* EXERCISE INPUT:
__________________________________________________

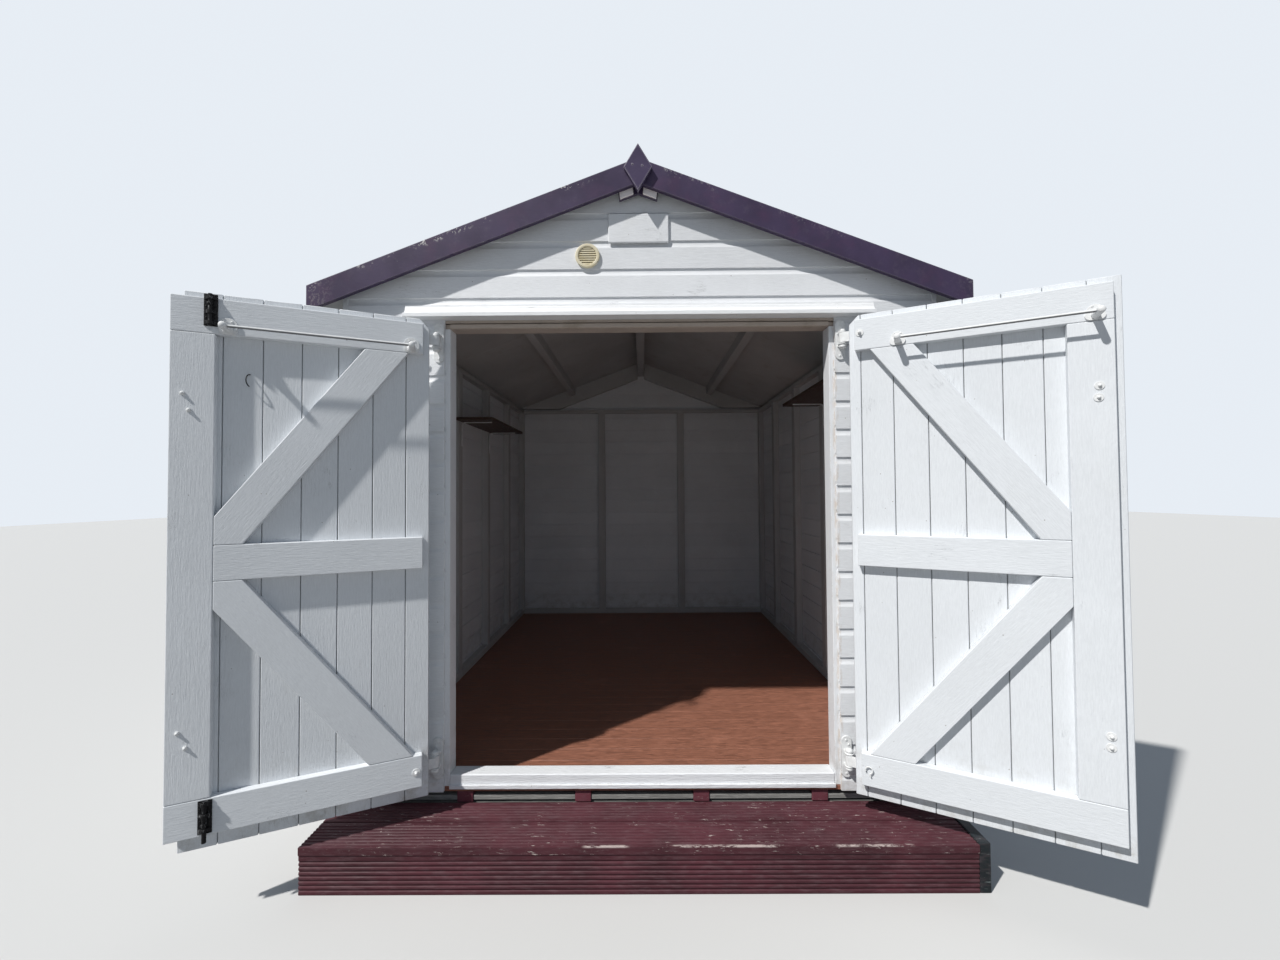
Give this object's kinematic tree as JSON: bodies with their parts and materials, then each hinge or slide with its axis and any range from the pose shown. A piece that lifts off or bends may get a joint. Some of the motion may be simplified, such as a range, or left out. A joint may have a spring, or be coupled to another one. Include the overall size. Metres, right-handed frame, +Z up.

__________________________________________________

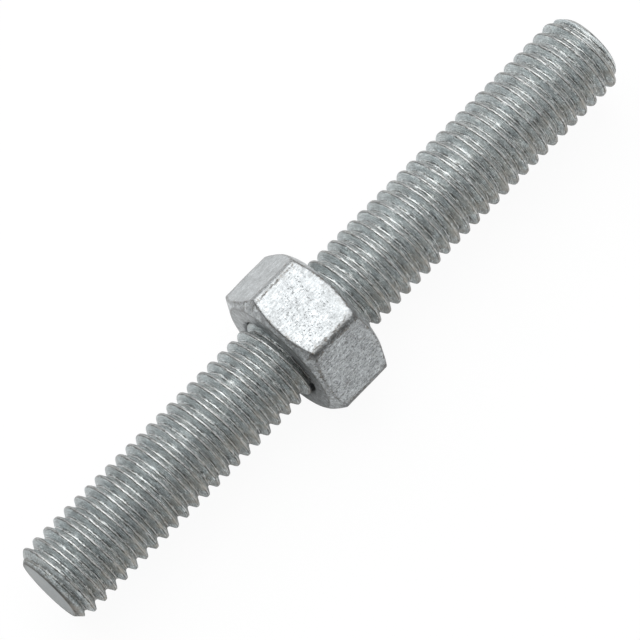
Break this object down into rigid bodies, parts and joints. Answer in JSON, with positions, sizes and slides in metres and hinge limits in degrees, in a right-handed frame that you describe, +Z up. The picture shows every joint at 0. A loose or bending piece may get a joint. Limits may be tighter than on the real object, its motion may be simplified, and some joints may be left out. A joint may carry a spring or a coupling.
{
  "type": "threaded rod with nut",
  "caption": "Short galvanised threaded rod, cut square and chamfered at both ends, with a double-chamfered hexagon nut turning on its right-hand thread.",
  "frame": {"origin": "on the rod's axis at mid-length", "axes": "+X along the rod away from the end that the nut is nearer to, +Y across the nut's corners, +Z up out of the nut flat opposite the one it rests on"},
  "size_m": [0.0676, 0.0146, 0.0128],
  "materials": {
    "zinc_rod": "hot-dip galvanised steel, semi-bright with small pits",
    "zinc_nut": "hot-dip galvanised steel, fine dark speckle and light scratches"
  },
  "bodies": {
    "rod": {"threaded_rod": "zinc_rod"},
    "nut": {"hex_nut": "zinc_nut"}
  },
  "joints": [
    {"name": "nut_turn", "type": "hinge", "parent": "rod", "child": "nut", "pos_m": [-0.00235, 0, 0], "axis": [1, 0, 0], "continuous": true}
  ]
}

__________________________________________________

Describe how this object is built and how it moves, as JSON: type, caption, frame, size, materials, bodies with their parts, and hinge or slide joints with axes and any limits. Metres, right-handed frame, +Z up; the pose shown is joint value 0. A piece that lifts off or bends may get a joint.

__________________________________________________

* OBJECTIVE: Pull every line containing "with" out of the records.

* RESULT OF THE EXERCISE:
Give this object's kinematic tree as JSON: bodies with their parts and materials, then each hinge or slide with its axis and any range from the pose shown. A piece that lifts off or bends may get a joint. Some of the motion may be simplified, such as a range, or left out. A joint may have a spring, or be coupled to another one. Include the overall size. Metres, right-handed frame, +Z up.
Break this object down into rigid bodies, parts and joints. Answer in JSON, with positions, sizes and slides in metres and hinge limits in degrees, in a right-handed frame that you describe, +Z up. The picture shows every joint at 0. A loose or bending piece may get a joint. Limits may be tighter than on the real object, its motion may be simplified, and some joints may be left out. A joint may carry a spring or a coupling.
  "type": "threaded rod with nut",
  "caption": "Short galvanised threaded rod, cut square and chamfered at both ends, with a double-chamfered hexagon nut turning on its right-hand thread.",
    "zinc_rod": "hot-dip galvanised steel, semi-bright with small pits",
Describe how this object is built and how it moves, as JSON: type, caption, frame, size, materials, bodies with their parts, and hinge or slide joints with axes and any limits. Metres, right-handed frame, +Z up; the pose shown is joint value 0. A piece that lifts off or bends may get a joint.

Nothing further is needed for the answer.